O movimento tem um impacto importante na Suécia, onde está a aumentar o uso do comboio e a diminuir o número de voos. Rickard Gustafson, chefe da companhia aérea sueca SAS, disse a um jornal norueguês estar convencido de que o movimento flygskam estava por trás da queda de 5% no tráfego aéreo da Suécia no primeiro trimestre de 2019. Por sua vez, a companhia ferroviária sueca SJ anunciou um número recorde de passageiros devido ao que descreve como “a preferência em viajar de forma inteligente pelo clima”.

Alguns comentaristas assinalam que a queda no número de voos na Suécia se deve também o impacto da onda de calor no verão de 2018, que gerou mais consciência na população sobe as mudanças climáticas.
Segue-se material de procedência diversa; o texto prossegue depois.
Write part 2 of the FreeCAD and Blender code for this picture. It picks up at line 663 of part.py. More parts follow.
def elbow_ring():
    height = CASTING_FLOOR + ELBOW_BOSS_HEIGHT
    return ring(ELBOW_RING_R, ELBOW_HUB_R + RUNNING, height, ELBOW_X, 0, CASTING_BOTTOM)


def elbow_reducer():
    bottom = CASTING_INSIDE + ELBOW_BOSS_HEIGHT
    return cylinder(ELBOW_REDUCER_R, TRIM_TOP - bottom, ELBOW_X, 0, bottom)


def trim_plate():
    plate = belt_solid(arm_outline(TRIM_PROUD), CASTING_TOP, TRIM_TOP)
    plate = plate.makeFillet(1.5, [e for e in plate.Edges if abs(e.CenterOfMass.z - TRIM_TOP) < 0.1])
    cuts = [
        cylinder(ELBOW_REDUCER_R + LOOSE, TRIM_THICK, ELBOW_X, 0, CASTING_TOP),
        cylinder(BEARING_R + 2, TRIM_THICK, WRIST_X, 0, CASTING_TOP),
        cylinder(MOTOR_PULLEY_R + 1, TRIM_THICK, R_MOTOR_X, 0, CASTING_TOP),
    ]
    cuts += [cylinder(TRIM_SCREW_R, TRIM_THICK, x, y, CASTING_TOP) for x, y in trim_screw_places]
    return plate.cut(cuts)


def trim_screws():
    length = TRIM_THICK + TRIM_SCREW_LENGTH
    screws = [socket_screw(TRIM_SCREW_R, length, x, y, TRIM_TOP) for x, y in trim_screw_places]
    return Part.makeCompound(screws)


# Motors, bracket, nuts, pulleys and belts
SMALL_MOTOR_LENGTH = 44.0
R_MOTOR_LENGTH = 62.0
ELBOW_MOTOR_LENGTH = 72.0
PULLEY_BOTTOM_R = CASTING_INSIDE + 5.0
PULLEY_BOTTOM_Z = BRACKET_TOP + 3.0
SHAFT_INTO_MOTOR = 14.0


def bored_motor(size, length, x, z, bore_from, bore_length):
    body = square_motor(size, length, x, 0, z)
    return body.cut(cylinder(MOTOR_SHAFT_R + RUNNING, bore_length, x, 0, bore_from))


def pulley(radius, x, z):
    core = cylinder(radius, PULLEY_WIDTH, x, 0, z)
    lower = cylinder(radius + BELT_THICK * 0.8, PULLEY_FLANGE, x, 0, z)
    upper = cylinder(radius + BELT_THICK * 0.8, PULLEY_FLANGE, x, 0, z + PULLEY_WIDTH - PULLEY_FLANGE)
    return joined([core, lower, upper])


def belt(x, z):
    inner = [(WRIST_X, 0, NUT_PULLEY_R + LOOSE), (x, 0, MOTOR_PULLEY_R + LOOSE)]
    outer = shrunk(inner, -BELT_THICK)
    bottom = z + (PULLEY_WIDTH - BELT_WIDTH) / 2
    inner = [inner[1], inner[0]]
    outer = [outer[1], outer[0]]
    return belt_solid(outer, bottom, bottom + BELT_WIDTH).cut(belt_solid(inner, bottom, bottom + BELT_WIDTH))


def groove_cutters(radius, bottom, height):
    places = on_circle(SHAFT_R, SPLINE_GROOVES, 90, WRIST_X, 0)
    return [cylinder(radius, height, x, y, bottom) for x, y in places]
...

Em Estocolmo, onde a temperatura é registada mensalmente desde 1756, julho de 2018 foi considerado o mais quente da história. No resto do país, o calor provocou incêndios florestais que se estenderam até ao círculo ártico.

O movimento flygskam gera preocupação na indústria da aviação e foi um dos temas de um encontro de três dias em junho de 2019 na Coreia do Sul. “Se não oferecermos uma resposta, esse sentimento vai crescer e espalhar-se”, assinalou Alexandre de Juniac, presidente da Associação Internacional de Transporte Aéreo, segundo a agência Reuters.

Estima-se que os voos comerciais respondam aproximadamente por 2,5% das emissões globais de carbono e a expetativa é que essa percentagem deva aumentar consideravelmente devido à expansão de aeroportos e dos voos baratos.

A indústria da aviação anunciou planos para desenvolver motores menos poluentes e baixar as emissões, para que em 2050 sejam a metade das emissões de 2002. No entanto, alguns críticos assinalam que essas mudanças deveriam ser mais rápidas.